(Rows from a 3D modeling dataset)
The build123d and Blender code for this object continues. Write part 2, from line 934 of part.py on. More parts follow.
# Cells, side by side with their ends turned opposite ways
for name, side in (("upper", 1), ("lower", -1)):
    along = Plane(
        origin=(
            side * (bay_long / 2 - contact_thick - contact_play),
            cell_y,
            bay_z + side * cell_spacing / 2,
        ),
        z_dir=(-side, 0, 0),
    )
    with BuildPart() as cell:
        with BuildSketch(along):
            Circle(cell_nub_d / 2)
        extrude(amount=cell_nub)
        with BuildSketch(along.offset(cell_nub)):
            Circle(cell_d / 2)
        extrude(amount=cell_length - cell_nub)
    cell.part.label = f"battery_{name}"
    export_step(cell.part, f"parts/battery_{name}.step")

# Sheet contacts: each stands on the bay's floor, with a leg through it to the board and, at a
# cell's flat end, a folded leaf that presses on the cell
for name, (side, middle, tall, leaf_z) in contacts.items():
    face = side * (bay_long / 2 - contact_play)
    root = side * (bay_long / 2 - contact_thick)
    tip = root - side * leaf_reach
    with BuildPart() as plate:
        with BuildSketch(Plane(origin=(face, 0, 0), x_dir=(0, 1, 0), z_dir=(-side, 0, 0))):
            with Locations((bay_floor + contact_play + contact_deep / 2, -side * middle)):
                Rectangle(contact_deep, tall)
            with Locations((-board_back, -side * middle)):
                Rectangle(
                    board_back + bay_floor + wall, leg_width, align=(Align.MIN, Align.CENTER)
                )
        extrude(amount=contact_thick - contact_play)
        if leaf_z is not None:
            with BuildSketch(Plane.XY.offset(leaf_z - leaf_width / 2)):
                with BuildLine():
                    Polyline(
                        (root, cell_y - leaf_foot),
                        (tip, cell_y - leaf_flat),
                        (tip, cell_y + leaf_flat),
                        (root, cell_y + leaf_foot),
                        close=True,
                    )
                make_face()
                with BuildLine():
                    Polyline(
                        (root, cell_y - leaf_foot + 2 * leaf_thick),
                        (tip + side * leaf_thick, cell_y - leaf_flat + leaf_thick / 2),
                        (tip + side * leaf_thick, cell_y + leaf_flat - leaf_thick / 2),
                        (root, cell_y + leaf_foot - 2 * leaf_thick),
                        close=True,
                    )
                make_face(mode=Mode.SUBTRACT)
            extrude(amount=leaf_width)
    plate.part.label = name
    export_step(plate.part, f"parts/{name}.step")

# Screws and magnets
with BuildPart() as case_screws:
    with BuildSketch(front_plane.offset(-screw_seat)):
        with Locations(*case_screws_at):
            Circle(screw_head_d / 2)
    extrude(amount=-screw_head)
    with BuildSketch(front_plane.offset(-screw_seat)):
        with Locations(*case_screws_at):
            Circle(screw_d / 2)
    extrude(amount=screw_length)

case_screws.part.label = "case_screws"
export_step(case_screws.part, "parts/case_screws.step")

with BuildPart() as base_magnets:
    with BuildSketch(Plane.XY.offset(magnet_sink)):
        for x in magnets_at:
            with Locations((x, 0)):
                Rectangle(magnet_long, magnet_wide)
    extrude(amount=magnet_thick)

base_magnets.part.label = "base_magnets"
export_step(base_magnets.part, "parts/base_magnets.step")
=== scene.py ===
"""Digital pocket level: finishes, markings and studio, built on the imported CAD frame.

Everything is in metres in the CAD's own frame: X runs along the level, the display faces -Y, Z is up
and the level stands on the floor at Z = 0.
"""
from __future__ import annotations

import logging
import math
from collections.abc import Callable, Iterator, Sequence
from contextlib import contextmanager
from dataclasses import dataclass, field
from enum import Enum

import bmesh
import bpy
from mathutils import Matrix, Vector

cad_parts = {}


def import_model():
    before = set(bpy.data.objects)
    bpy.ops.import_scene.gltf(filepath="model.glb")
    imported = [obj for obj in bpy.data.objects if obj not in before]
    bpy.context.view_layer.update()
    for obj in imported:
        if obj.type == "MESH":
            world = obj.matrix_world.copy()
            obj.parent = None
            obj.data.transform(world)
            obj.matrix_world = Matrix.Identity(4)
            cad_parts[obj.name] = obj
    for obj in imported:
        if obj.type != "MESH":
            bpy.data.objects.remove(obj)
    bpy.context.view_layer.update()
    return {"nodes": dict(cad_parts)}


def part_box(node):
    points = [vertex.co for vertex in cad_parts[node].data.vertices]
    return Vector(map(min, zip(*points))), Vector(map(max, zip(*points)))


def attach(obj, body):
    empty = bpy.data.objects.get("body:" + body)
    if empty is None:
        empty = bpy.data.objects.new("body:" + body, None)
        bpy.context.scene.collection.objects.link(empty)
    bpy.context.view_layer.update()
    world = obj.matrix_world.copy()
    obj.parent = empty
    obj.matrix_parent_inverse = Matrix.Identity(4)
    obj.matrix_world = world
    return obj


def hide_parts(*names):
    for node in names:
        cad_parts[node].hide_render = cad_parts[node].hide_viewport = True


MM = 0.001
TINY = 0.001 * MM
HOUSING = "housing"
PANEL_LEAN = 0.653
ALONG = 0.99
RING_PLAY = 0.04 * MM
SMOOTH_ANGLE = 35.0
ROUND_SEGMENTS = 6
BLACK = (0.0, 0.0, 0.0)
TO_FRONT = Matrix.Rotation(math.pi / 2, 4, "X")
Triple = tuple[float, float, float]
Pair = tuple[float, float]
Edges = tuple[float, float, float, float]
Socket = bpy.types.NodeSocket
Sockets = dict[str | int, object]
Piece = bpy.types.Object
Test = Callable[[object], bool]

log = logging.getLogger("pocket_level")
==
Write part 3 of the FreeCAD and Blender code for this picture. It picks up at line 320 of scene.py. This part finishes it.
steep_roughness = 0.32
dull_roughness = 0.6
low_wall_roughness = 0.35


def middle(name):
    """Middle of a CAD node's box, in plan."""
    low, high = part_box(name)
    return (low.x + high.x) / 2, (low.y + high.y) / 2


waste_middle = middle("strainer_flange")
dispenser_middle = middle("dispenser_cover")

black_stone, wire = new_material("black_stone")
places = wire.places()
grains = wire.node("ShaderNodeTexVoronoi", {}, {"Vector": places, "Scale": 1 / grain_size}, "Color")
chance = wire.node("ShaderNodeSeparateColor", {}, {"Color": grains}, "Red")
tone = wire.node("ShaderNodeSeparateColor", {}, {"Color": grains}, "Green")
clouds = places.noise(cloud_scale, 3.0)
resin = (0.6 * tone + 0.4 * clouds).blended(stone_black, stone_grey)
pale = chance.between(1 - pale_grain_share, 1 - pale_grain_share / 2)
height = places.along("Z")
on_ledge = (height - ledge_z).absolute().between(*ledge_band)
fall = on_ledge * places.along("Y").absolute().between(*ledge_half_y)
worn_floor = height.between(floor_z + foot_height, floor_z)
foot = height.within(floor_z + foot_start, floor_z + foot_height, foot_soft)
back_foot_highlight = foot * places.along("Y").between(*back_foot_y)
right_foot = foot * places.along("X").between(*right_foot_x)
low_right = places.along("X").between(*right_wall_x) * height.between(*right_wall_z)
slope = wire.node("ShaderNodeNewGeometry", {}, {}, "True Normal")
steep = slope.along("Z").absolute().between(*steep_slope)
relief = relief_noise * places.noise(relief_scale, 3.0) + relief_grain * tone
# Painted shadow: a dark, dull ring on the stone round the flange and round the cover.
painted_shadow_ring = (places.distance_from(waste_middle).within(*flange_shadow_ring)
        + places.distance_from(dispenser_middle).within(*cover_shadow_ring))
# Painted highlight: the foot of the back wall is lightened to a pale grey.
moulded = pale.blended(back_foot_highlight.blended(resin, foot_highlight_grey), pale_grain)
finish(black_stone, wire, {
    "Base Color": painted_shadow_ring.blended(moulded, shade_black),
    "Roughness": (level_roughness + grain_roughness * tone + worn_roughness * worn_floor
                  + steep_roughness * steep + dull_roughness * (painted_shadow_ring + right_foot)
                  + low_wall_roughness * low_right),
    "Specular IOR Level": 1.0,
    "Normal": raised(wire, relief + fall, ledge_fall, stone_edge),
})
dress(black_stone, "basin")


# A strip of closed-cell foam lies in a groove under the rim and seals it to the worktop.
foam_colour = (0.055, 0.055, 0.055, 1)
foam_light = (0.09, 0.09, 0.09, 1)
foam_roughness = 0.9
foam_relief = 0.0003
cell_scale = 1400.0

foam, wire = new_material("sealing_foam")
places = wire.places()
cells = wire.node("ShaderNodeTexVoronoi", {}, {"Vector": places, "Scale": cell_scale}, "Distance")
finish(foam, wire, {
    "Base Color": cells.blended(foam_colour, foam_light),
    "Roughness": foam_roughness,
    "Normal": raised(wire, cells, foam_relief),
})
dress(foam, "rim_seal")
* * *
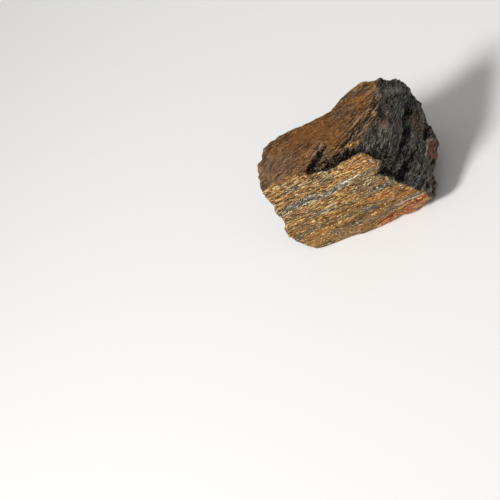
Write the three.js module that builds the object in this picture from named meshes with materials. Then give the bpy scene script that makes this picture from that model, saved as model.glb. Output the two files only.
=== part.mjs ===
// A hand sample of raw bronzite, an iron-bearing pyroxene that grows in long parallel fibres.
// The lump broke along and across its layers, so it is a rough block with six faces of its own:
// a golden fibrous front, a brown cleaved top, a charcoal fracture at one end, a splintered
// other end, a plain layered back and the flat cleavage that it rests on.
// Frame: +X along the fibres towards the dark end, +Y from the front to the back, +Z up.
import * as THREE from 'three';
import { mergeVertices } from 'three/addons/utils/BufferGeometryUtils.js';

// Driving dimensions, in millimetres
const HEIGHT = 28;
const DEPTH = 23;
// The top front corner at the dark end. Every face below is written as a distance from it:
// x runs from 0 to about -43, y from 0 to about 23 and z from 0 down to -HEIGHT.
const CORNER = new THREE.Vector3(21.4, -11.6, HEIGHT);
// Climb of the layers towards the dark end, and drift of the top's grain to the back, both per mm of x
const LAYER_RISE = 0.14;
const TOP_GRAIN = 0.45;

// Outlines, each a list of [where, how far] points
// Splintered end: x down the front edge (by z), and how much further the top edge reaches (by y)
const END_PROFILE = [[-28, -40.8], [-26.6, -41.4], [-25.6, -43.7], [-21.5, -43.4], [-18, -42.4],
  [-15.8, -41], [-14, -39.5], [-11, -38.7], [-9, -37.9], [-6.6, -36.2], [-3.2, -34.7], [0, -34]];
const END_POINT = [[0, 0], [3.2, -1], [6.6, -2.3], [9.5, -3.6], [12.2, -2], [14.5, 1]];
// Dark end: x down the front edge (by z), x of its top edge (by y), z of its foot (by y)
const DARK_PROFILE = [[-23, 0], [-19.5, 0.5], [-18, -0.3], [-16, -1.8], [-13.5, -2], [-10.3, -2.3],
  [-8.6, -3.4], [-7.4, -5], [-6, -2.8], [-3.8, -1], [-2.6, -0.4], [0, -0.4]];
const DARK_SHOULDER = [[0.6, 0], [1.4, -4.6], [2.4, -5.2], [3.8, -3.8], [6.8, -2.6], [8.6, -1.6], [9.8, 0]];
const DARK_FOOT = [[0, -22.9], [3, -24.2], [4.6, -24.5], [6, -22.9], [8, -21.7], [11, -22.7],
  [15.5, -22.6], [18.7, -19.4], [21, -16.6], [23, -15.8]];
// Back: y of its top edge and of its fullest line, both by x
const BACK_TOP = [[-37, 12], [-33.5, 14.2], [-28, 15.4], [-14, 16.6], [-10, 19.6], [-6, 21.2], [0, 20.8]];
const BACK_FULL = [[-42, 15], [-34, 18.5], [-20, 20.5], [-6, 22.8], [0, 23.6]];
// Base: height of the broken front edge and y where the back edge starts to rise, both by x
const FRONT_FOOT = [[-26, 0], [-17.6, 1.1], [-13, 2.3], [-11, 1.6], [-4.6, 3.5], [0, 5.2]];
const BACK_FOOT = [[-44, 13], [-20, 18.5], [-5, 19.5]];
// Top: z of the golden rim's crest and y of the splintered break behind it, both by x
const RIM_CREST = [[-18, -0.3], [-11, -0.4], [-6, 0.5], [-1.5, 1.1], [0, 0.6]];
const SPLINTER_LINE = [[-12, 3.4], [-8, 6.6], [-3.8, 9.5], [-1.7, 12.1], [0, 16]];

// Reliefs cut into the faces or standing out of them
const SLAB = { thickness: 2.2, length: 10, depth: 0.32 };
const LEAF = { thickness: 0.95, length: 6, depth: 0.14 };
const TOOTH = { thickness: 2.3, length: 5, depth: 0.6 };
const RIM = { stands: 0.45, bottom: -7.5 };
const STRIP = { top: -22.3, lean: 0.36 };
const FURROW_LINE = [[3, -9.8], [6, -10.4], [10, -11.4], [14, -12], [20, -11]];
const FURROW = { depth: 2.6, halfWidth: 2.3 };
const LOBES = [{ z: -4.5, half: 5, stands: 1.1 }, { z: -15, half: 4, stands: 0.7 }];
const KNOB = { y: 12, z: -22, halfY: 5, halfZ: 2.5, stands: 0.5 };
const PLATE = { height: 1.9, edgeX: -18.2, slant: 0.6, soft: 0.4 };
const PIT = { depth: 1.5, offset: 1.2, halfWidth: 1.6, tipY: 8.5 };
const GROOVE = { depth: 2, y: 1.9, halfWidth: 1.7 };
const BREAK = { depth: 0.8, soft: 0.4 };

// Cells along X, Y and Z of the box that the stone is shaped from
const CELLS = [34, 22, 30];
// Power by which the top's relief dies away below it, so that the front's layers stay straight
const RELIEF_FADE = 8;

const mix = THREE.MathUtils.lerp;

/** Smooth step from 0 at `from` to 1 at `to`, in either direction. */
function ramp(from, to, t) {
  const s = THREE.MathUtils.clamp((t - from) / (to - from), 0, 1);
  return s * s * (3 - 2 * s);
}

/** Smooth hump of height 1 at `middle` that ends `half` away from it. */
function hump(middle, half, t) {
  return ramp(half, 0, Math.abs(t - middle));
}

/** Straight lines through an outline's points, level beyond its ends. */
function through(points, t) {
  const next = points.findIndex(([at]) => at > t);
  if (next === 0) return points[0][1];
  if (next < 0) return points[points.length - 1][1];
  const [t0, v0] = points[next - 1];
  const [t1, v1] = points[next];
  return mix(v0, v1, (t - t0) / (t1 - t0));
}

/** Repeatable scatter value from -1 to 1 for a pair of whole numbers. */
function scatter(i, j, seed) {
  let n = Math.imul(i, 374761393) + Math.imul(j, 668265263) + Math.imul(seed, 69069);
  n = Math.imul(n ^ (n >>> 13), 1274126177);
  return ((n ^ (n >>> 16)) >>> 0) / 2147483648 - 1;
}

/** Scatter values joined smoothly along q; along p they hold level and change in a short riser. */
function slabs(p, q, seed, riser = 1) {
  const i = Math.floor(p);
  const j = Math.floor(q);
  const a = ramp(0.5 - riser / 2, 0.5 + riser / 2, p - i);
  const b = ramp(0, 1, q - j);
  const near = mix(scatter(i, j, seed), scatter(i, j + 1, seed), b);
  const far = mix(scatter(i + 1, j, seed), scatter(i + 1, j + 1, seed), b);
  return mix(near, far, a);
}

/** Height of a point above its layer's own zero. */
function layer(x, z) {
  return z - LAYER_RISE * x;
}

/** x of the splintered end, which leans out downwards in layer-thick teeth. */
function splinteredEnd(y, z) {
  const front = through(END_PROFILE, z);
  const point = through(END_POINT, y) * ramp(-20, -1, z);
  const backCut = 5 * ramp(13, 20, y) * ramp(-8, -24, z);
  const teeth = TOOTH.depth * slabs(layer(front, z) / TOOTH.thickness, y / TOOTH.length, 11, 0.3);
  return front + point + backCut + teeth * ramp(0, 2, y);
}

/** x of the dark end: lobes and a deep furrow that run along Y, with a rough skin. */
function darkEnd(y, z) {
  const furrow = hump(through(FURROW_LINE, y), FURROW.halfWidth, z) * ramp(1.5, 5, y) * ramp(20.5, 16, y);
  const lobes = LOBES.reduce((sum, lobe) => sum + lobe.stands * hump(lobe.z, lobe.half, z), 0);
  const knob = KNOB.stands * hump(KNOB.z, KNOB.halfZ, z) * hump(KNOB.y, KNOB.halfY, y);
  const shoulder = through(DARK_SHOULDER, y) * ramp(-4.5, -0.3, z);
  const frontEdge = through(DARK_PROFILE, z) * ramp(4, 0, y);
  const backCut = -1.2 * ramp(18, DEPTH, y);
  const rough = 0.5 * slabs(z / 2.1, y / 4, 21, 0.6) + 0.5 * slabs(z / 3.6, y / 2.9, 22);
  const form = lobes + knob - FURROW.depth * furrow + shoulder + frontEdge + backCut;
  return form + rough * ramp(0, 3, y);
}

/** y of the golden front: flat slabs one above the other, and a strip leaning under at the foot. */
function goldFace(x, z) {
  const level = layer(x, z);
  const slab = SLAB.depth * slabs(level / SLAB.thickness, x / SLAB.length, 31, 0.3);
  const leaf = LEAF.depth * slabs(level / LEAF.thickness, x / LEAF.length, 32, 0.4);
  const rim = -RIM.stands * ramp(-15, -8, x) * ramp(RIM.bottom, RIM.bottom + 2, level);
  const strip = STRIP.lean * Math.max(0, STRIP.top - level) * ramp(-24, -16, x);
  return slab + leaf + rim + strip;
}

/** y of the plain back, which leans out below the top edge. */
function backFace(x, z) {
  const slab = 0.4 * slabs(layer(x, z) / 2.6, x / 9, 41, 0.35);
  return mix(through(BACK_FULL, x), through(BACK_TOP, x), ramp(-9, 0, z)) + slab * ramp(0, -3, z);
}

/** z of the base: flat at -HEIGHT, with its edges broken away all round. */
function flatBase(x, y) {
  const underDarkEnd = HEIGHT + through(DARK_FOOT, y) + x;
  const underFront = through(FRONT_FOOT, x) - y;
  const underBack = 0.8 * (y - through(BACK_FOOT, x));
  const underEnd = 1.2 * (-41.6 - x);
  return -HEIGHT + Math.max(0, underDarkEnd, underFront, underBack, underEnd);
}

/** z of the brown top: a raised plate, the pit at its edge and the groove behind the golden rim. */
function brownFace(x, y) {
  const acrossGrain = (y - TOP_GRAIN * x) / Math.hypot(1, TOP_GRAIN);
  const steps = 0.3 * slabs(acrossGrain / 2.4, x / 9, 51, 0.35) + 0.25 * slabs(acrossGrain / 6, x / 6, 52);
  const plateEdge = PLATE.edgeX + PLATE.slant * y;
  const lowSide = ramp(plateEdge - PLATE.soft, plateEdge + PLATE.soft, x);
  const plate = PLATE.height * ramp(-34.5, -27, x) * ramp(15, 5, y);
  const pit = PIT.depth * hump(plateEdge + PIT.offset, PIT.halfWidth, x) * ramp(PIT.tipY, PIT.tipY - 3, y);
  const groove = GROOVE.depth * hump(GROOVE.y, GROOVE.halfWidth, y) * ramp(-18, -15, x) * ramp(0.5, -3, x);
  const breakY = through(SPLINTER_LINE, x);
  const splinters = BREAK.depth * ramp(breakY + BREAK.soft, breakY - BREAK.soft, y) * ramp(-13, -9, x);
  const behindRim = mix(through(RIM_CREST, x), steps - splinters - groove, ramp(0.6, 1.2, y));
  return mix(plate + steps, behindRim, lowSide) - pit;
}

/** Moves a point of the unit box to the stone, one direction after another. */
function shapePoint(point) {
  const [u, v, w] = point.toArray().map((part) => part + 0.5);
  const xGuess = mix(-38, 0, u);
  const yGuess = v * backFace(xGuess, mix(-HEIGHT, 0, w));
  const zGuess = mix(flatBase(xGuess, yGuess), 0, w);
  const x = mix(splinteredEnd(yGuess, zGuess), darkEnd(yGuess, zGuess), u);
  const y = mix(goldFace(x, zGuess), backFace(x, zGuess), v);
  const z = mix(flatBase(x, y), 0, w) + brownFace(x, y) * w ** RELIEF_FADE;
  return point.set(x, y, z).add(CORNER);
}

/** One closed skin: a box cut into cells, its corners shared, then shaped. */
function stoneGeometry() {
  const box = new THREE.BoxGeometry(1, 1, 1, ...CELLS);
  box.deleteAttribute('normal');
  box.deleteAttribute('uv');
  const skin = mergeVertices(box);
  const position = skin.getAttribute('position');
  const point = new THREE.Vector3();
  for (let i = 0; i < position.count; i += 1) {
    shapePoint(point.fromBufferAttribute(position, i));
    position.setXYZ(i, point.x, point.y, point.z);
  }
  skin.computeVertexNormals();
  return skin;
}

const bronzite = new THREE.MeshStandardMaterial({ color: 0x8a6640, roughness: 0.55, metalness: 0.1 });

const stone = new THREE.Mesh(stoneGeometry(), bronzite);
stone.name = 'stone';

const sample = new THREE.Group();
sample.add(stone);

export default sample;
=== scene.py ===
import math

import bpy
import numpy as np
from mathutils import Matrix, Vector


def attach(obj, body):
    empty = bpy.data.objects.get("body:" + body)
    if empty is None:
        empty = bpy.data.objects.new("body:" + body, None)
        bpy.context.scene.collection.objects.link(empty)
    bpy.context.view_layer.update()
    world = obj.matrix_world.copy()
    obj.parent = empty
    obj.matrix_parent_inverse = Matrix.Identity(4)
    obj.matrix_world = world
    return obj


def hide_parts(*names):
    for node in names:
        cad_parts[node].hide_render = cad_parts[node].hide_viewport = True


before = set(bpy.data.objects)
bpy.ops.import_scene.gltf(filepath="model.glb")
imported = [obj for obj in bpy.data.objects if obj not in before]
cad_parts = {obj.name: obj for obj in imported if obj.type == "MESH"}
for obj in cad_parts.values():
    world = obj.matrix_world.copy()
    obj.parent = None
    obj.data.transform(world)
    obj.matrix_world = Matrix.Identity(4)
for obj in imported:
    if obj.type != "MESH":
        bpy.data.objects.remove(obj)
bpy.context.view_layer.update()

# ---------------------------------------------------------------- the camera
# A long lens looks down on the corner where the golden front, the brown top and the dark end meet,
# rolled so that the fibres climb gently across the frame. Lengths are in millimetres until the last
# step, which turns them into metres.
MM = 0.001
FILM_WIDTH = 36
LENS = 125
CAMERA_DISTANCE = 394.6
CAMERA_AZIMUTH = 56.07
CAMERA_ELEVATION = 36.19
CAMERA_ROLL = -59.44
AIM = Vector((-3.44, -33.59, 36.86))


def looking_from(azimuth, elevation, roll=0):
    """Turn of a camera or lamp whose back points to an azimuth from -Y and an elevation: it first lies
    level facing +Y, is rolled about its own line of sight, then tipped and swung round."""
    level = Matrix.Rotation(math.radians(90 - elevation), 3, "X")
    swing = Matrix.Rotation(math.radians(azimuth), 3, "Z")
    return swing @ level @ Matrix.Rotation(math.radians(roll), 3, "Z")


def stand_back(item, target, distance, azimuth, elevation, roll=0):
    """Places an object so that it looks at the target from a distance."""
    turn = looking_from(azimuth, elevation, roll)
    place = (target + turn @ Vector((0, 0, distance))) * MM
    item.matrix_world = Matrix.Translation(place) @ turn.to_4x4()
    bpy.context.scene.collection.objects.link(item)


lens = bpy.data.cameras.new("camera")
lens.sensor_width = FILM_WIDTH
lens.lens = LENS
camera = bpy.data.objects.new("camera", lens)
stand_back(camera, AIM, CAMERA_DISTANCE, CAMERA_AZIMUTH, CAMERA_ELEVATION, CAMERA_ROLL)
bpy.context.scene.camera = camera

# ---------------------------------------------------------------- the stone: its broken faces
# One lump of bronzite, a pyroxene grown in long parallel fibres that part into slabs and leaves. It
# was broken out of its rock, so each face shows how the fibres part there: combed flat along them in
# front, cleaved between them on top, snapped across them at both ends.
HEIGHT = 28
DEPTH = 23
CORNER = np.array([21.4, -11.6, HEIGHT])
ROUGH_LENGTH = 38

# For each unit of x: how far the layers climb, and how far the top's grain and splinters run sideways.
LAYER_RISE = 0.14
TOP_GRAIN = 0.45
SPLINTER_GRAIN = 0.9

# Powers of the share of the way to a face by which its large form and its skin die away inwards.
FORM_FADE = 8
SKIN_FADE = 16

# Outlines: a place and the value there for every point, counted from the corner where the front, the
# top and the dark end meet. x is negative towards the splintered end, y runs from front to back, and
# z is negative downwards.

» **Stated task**
Using the entries above, extract exactly the span from the line with "Write the three.js" to the line with "const TOP_GRAIN = 0.45;", both lines included; leave out everything else.

» **Exercise solution**
Write the three.js module that builds the object in this picture from named meshes with materials. Then give the bpy scene script that makes this picture from that model, saved as model.glb. Output the two files only.
=== part.mjs ===
// A hand sample of raw bronzite, an iron-bearing pyroxene that grows in long parallel fibres.
// The lump broke along and across its layers, so it is a rough block with six faces of its own:
// a golden fibrous front, a brown cleaved top, a charcoal fracture at one end, a splintered
// other end, a plain layered back and the flat cleavage that it rests on.
// Frame: +X along the fibres towards the dark end, +Y from the front to the back, +Z up.
import * as THREE from 'three';
import { mergeVertices } from 'three/addons/utils/BufferGeometryUtils.js';

// Driving dimensions, in millimetres
const HEIGHT = 28;
const DEPTH = 23;
// The top front corner at the dark end. Every face below is written as a distance from it:
// x runs from 0 to about -43, y from 0 to about 23 and z from 0 down to -HEIGHT.
const CORNER = new THREE.Vector3(21.4, -11.6, HEIGHT);
// Climb of the layers towards the dark end, and drift of the top's grain to the back, both per mm of x
const LAYER_RISE = 0.14;
const TOP_GRAIN = 0.45;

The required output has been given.